Very good photos. I really like that 2nd and 5th shots. Did you take those with your 70-200 lens.


----------



## Tucsonred (Jun 9, 2007)

Sandy, you just keep out-doing yourself!!


----------



## Reel Time (Oct 6, 2009)

Nice!


----------



## sandybottom (Jun 1, 2005)

MichaelW said:


> Very good photos. I really like that 2nd and 5th shots. Did you take those with your 70-200 lens?


I took these with my 300mm F4 AF-S. I still use my 70-200mm a lot but just not for birding as much.

Thanks for looking!


----------



## MichaelW (Jun 16, 2010)

Quote "I took these with my 300mm F4 AF-S. I still use my 70-200mm a lot but just not for birding as much."

Thats good news, I bought one for my Nikon 2 week ago. Haven't had much of a chance to use it yet. I hope it takes photos as sharp as yours.
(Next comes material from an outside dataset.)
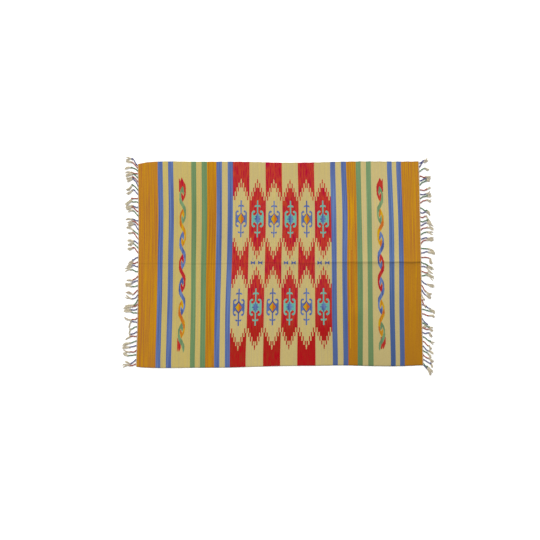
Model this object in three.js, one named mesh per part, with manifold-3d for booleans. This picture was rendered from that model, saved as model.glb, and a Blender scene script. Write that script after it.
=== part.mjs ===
// Kitchen mat: one flat-woven cotton cloth, with a row of knotted, tufted cords at each end.
// Millimetres. X runs along the mat, Y across it, Z is up, and the mat lies on the plane Z = 0.
import * as THREE from "three";
import { mergeVertices } from "three/addons/utils/BufferGeometryUtils.js";
import Module from "manifold-3d";

const wasm = await Module();
wasm.setup();

// The cloth as it was woven, before its edges crept.
const CLOTH_LENGTH = 828;
const CLOTH_WIDTH = 600;
const CLOTH_THICKNESS = 2.4;
const CELL_LENGTH = 26;
const CELL_WIDTH = 31;

// How far the two long edges lie from the middle line, at places along the mat.
const LONG_EDGES = [
  { along: -414, far: 294.5, near: 301.6 },
  { along: -384, far: 300.0, near: 304.0 },
  { along: -235, far: 301.9, near: 304.0 },
  { along: -147, far: 301.3, near: 303.4 },
  { along: -60, far: 299.9, near: 300.5 },
  { along: 0, far: 298.1, near: 298.7 },
  { along: 120, far: 299.0, near: 297.8 },
  { along: 176, far: 301.0, near: 297.0 },
  { along: 264, far: 302.2, near: 299.0 },
  { along: 352, far: 301.6, near: 299.3 },
  { along: 414, far: 301.9, near: 296.6 },
];

// How far the two ends have crept along X from their straight lines, at places across the mat.
const ENDS = [
  { across: -300, left: -5.0, right: 7.5 },
  { across: -274, left: -4.1, right: 6.7 },
  { across: -135, left: -0.3, right: 3.2 },
  { across: 0, left: 1.2, right: 1.2 },
  { across: 136, left: 2.1, right: -1.5 },
  { across: 282, left: 0.3, right: -5.0 },
  { across: 300, left: 0.3, right: -5.6 },
];

// The fold left by storing the mat in two: a valley along X with a low swell on each side of it.
const FOLD = { swellHeight: 1.9, swellAt: 16, reach: 58, valley: 0.2 };

// Places where the cloth stands a little off the floor.
const SWELLS = [
  { along: -290, across: 170, halfLength: 70, halfWidth: 95, height: 1.6 },
  { along: -120, across: -190, halfLength: 90, halfWidth: 60, height: 1.4 },
  { along: 60, across: 205, halfLength: 110, halfWidth: 55, height: 1.8 },
  { along: 215, across: -150, halfLength: 75, halfWidth: 80, height: 1.5 },
  { along: 330, across: 120, halfLength: 55, halfWidth: 100, height: 1.9 },
];
const END_LYING_FLAT = 34;

// Each fringe hangs on a thin twined strip that follows the end of the cloth.
const STRIP_GAP = 0.3;
const STRIP_WIDTH = 2.6;
const STRIP_HEIGHT = 2.1;
const STRIP_STEPS = 24;
const STRIP_SHORT_OF_EDGE = 2;
const FIRST_ROOT = 6;

// A cord's cross-sections from its root to the tip of its tuft, and those of the second lock of the tuft.
const CORD = { width: 3.4, height: 3.0 };
const KNOT = { width: 5.6, height: 4.2, halfLength: 2.4 };
const LOCK = { width: 3.0, height: 2.2, tipWidth: 2.6, tipHeight: 1.1 };
const ROOT_BITE = { depth: 1.6, bottom: 0.5, top: 1.7, width: 2.6 };
const FOUR_SIDED = [-0.62, 0.62];
const THREE_SIDED = [0];

// A cord bends at this share of its reach. The second lock leaves the knot, swells and ends at these
// shares of the tuft, and the tips of the two locks splay this far to either side.
const CORD_BEND_AT = 0.3;
const CORD_BEND = { from: -0.25, to: 1.1 };
const SECOND_LOCK = { rootAt: 0.05, bodyAt: 0.55, bodySplay: 1.7, tipAt: 0.92 };
const LOCK_SPLAY = 2.1;
const KNOT_PITCH = 7.2;
const TIP_PITCH = 8.6;
const KEEP_APART_ROUNDS = 200;

// The most by which the strands of one bunch differ from its row of the table.
const UNEVENNESS = { reach: 1.6, tuft: 2.6, tip: 1.4 };
const UNLIKE = { perStrand: 12.9898, perPurpose: 78.233, spread: 43758.5453 };
const PURPOSE = { tip: 1, reach: 4, tuft: 7 };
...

I really like the attitude of the lizard in that 2nd photo.


----------



## Fisher Lou (May 16, 2005)

Great captures Sandy with a great white in action. Very sharp indeed.


----------



## dicklaxt (Jun 2, 2005)

Those are really some nice shots Sandy.What kind of critter did he catch?Lizard I know but does it have name?

dick


----------



## Arlon (Feb 8, 2005)

Nice shots! I think the egrets and herons will eat anything they can catch and swallow. I had a great blue chase a cat in our yard and down the block. It was quite funny watching the cat stalking the heron until the heron noticed the cat. Stalk was over and the cat was running for it's life..


----------



## sandybottom (Jun 1, 2005)

dicklaxt said:


> Those are really some nice shots Sandy.What kind of critter did he catch?Lizard I know but does it have name?
> 
> dick


Green Anole Lizard in brown phase. They change colors depending on their environment.


----------



## sandybottom (Jun 1, 2005)

Arlon said:


> Nice shots! I think the egrets and herons will eat anything they can catch and swallow. I had a great blue chase a cat in our yard and down the block. It was quite funny watching the cat stalking the heron until the heron noticed the cat. Stalk was over and the cat was running for it's life..


Love to see a video of that one!


----------